Les grandes brasseries emploient de trois cent cinquante à quatre cents ouvriers. On s’étonne, en voyant la masse des produits réalisés[2], que de tels résultats industriels puissent s’obtenir avec si peu de bras, mais il ne faut jamais perdre de vue dans le recensement des forces un ouvrier qui travaille comme mille, la vapeur. Les hommes employés dans les brasseries anglaises se distinguent par un costume particulier et traditionnel : un chapeau rond en toile cirée sur lequel glisse la pluie, une sorte de large jaquette blanche en tiretaine qui leur descend jusqu’aux genoux, un pantalon de la même couleur, de hautes guêtres boutonnées et un grand tablier. Les plus remarquables d’entre eux pour la taille, le costume et la large figure saxonne sont les draymen, qui semblent appartenir à une race éteinte de colosses. S’il faut en croire certains rapports médicaux, la santé de ces hommes ne serait pas aussi inébranlable que l’annoncent ces apparences de muscles herculéens et la riche couleur du sang. Les blessures des draymen, dit-on, guérissent lentement, et leurs maladies présentent des caractères spéciaux de gravité. Ils subissent en fait de santé les inconvéniens de l’opulence. On les choisit à la taille et pour ainsi dire au poids, comme certains cavaliers dans les corps d’élite.

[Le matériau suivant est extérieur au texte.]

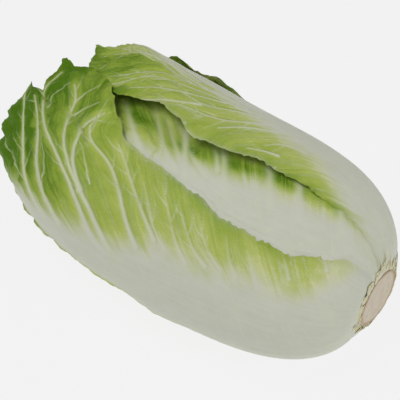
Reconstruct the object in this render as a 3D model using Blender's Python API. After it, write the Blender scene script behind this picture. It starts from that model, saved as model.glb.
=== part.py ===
"""A head of napa cabbage, lying on its side on a flat surface.

Frame: +Z is up and the surface is at z = 0. The head's axis lies along X, with the cut stem towards +X
and the leaf tips towards -X. The front of the head faces -Y.

A place in the head is given by three numbers. "along" runs from 0 at the cut end to 1 at the tip end, as a
share of the head's outline. "angle" goes round the axis, in degrees, from 0 at the top through 90 at the
front. "depth" is how far the place lies under the head's outside, towards the spine inside it. The leaves
are packed from the outside in: each one lies under those that are already there.
"""

import math
from dataclasses import dataclass

import bmesh
import bpy
import numpy as np

# The whole head, in metres.
CUT_FACE_X = 0.1357  # the cut face of the stem; the leaf tips are at the other end
HEAD_END_X = 0.136  # where the leaf bases round over beside the cut face
TIP_END_X = -0.140
HEAD_RADIUS = 0.0766
AXIS_HEIGHT = 0.068  # less than the radius: the head's own weight flattens it underneath
FLAT_BLEND = 0.003  # how softly the flattened underside runs into the round sides
BASE_BLUNTNESS = 2.8  # exponents of the superellipse that the head's outline follows
TIP_BLUNTNESS = 3.0
SPINE_START_X = 0.080  # the depths run towards a line inside the head, from here
SPINE_END_X = -0.075  # to here

# The stem's cut end, with its core reaching into the head.
STEM_RADIUS = 0.0210
STEM_RIM = 0.0012
LEAVES_START = 0.066  # where the leaves leave the stem, along the outline
CORE_CLEARANCE = 0.004  # also along the outline
CORE_SHOULDER_DEPTH = 0.0005
CORE_TIP_DEPTH = 0.044
CORE_BLUNTNESS = 0.001
HEART_HOLLOW_X = 0.0785  # the heart opens towards the core, and its hollow ends here

# Leaf thicknesses, in metres.
LEAF_GAP = 0.0012
EDGE_THICKNESS = 0.0012
BLADE_THICKNESS = 0.0028
RIB_THICKNESS_BASE = 0.0085
RIB_THICKNESS_TIP = 0.0030
RIB_WIDTH_BASE = 36.0  # half the midrib's width, in degrees round the axis
RIB_WIDTH_TIP = 8.0
EDGE_TAPER = 16.0  # the blade thins towards its edge over this angle

# How finely the packing is worked out, and how finely each whorl of leaves is built.
FIELD_ROWS = 91
FIELD_STEP = 3.0  # degrees
REACH = 4  # cells over which a leaf gives way to the steps in the leaves over it
SOFTENING = 3  # cells over which it rounds them off
STATIONS = 21  # cross-sections that all leaves share
END_ROWS = (0.35, 0.7, 1.0)  # shares of the way from the last section to a leaf's end
OUTER_COLUMNS = 14
MIDDLE_COLUMNS = 9
INNER_COLUMNS = 7
HEART_COLUMNS = 20
STEM_COLUMNS = 24

# A leaf grows two fifths of a turn from the one before it.
DIVERGENCE = -144.0
WHORL = 5

# Depths at which the hidden whorls and the heart would lie with nothing over them.
MIDDLE_DEPTH = 0.009
INNER_DEPTH = 0.019
HEART_DEPTH = 0.028
TIP_HOLLOW = 0.010  # the inner leaves stop short of the outer ones' tips by this much
TIP_HOLLOW_START = 0.74
TIP_HOLLOW_END = 0.94

# Finishes: base colour, roughness.
MIDRIB_WHITE = ((0.62, 0.64, 0.52), 0.45)
OUTER_GREEN = ((0.30, 0.43, 0.08), 0.5)
MIDDLE_GREEN = ((0.42, 0.52, 0.14), 0.5)
HEART_YELLOW = ((0.66, 0.66, 0.30), 0.5)
CUT_STEM = ((0.62, 0.50, 0.36), 0.7)


@dataclass
class Leaf:
    """One leaf, as lists of (along, value) pairs that a smooth line runs through."""

    name: str
    centre: list  # angle of the midrib
    low: list  # angle of the edge on the side of falling angle
    high: list  # angle of the edge on the side of rising angle
    end: list  # where the leaf ends along the head, from -1 at its low edge to 1 at its high edge
    depth: list  # depth of the midrib's outside, with nothing over it
    low_sink: list  # how much deeper the low edge lies than the midrib
    high_sink: list
    columns: int = OUTER_COLUMNS


OUTER_LEAVES = [
    Leaf(
        name="outer_leaf_1",
        centre=[(0.0, -126), (1.0, -126)],
        low=[(0.06, -176), (0.3, -190), (0.7, -196), (1.0, -196)],
        high=[(0.06, -82), (0.3, -80), (0.46, -76), (0.52, -62), (0.68, -58), (0.76, -62), (1.0, -64)],
        end=[(-1, 0.82), (-0.6, 0.87), (0, 0.89), (0.6, 0.85), (1, 0.765)],
        depth=[(0.0, 0.0), (1.0, 0.0)],
        low_sink=[(0.0, 0.0), (1.0, 0.0)],
        high_sink=[(0.0, 0.0), (0.46, 0.0), (0.56, -0.006), (0.66, -0.006), (0.78, -0.003), (1.0, 0.0)],
    ),
    Leaf(
        name="outer_leaf_2",
        centre=[(0.0, 88), (0.3, 88), (0.6, 94), (1.0, 90)],
        low=[(0.06, 28), (0.10, 12), (0.16, 15), (0.20, 23), (0.26, 31), (0.38, 30.5), (0.45, 25.5),
             (0.55, 21.5), (0.61, 19), (0.65, 9), (0.70, -1), (0.75, -8), (0.81, -12), (1.0, -12)],
        high=[(0.06, 140), (0.3, 148), (0.7, 156), (1.0, 156)],
        end=[(-1, 0.807), (-0.87, 0.804), (-0.76, 0.82), (-0.7, 0.862), (-0.55, 0.888), (-0.3, 0.882),
             (-0.1, 0.864), (0.5, 0.875), (1, 0.83)],
        depth=[(0.0, 0.0), (1.0, 0.0)],
        low_sink=[(0.0, 0.002), (0.2, 0.003), (0.4, 0.005), (0.58, 0.007), (0.66, 0.0), (1.0, 0.0)],
        high_sink=[(0.0, 0.002), (1.0, 0.002)],
    ),
    Leaf(
        name="outer_leaf_3",
        centre=[(0.0, -56), (0.4, -56), (0.7, -48), (1.0, -46)],
        low=[(0.06, -112), (0.3, -120), (1.0, -124)],
        high=[(0.06, 0), (0.13, -6), (0.21, -9), (0.27, -6), (0.37, -3), (0.45, 2), (0.50, 4), (0.54, -2),
              (0.59, -5), (0.62, -2), (0.66, 1), (0.70, -3), (1.0, -8)],
        end=[(-1, 0.77), (-0.5, 0.80), (-0.05, 0.784), (0.06, 0.797), (0.35, 0.765), (1, 0.745)],
        depth=[(0.0, 0.0), (1.0, 0.0)],
        low_sink=[(0.0, 0.003), (1.0, 0.003)],
        high_sink=[(0.0, 0.003), (0.2, 0.002), (0.35, -0.001), (0.5, -0.002), (0.62, 0.0), (0.7, 0.003),
                   (1.0, 0.004)],
    ),
    Leaf(
        name="outer_leaf_4",
        centre=[(0.0, 162), (1.0, 162)],
        low=[(0.06, 112), (0.3, 98), (0.7, 92), (1.0, 92)],
        high=[(0.06, 212), (0.3, 226), (0.7, 232), (1.0, 232)],
        end=[(-1, 0.82), (-0.5, 0.87), (0.1, 0.885), (0.6, 0.86), (1, 0.80)],
        depth=[(0.0, 0.001), (1.0, 0.001)],
        low_sink=[(0.0, 0.003), (1.0, 0.003)],
        high_sink=[(0.0, 0.003), (1.0, 0.003)],
    ),
    Leaf(
        name="outer_leaf_5",
        centre=[(0.06, 2), (0.17, 6), (0.27, 12), (0.38, 16), (0.5, 12), (0.62, 6), (1.0, 2)],
        low=[(0.06, -52), (0.3, -54), (0.7, -66), (1.0, -68)],
        high=[(0.06, 58), (0.3, 74), (0.7, 80), (1.0, 80)],
        end=[(-1, 0.80), (0, 0.84), (1, 0.80)],
        depth=[(0.0, 0.003), (0.12, 0.004), (0.25, 0.006), (0.42, 0.008), (0.6, 0.012), (0.75, 0.016),
               (1.0, 0.018)],
        low_sink=[(0.0, 0.001), (0.4, 0.002), (1.0, 0.004)],
        high_sink=[(0.0, 0.001), (1.0, 0.002)],
    ),
]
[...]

Il y a des brasseries qui emploient jusqu’à quatre-vingts et cent de ces puissans soldats de l’industrie, qui ont sous eux les garçons d’écurie. « En cas de guerre, me disait un des ouvriers de la maison Barclay et Perkins, nous pourrions mettre

  1. Le brasseur signe pour cela avec les laitiers des contrats qui ne sont point sans importance.
  2. La maison Barclay, Perkins et C° brasse quelquefois cent mille gallons de bière par jour.